この施策によって、新神戸駅の利用客が増加し、それに伴う消費や宿泊等の経済効果が期待できる。
この案のポイントをまとめると次のようになる。
・対象はJR・阪急・阪神などから、地下鉄三宮駅を経由して新神戸駅へ向かう(逆に、地下鉄新神戸駅から三宮駅で下車する)新幹線利用者
・新神戸駅~三宮駅間のみ運賃無料とする(地下鉄全区間の無料化ではない)
・市営地下鉄沿線からの直通利用や、地下鉄三宮駅の利用がない場合は対象外
この案であれば、運賃無料化の減収は限定的で、これまで、新大阪や西明石に流れていた乗客の一部が新神戸駅を利用するようになることによる経済的効果(消費、飲食、宿泊など)が見込まれる。
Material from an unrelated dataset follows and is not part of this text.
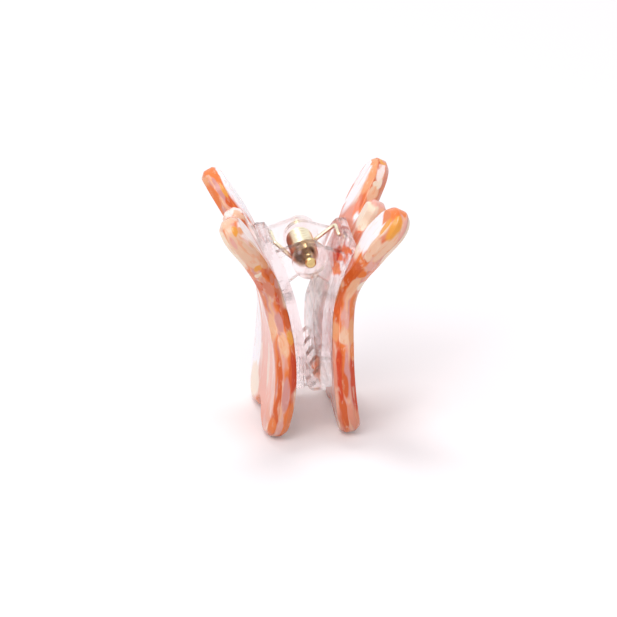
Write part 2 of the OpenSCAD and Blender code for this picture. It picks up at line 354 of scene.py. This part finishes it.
def stitch(rings, count):
    """Quads between rings of count points each, numbered one after another."""
    faces = []
    for ring in range(rings - 1):
        for i in range(count):
            a, b = ring * count + i, ring * count + (i + 1) % count
            faces.append((a, b, b + count, a + count))
    return faces


# ---------------------------------------------------------------- butterfly plates

SHEET_T = 4.0
EDGE_FLAT = 1.8
BEVEL_W = 0.9
WAIST_DROP = 18.5
WAIST_X = 5.4
UPPER_BEND_R, UPPER_LEAN = 42, math.radians(28.5)
WING_FLARE = 0.8
FLARE_RISE = (2.4, 9.5)
SPAN = 15
LOWER_BEND_R, LOWER_LEAN = 60, math.radians(10)

# Half of the outline from the head down: distance along the pin, height from the hinge
HALF_OUTLINE = [
    (0, 8.1), (1.5, 7.8), (2.3, 6.6), (2.3, 4.9), (2.9, 3.8), (3.9, 3.9),
    (5, 5.2), (6.4, 7.4), (8.3, 9.9), (10.9, 11.2), (13.4, 11.1), (15.1, 9.2), (15.1, 6.2),
    (12.6, 1), (9, -4), (7.6, -7.8), (9.6, -11.4),
    (12.6, -15.6), (14.2, -21), (14, -27), (12, -32.2), (8, -34.2), (3.6, -33.4), (0, -31),
]
OUTLINE_STEPS = 12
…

さらに、三宮駅と新神戸駅間の移動の1回限りではなく、終日、乗り降り自由にすると、新神戸駅と三宮駅間の回遊性が著しく高まるだろう。
また、新神戸駅の利用者の増加により、新神戸駅が西日本における広域交通拠点であることがクローズアップされることになり、神戸市の拠点性を高めるPR効果も考えられるだろう。
くりかえしになるが、新幹線を乗車するアクセスに余分の費用がかかるのは政令指定都市で神戸市だけなので、このハンディは速やかに解消すべきだと考える。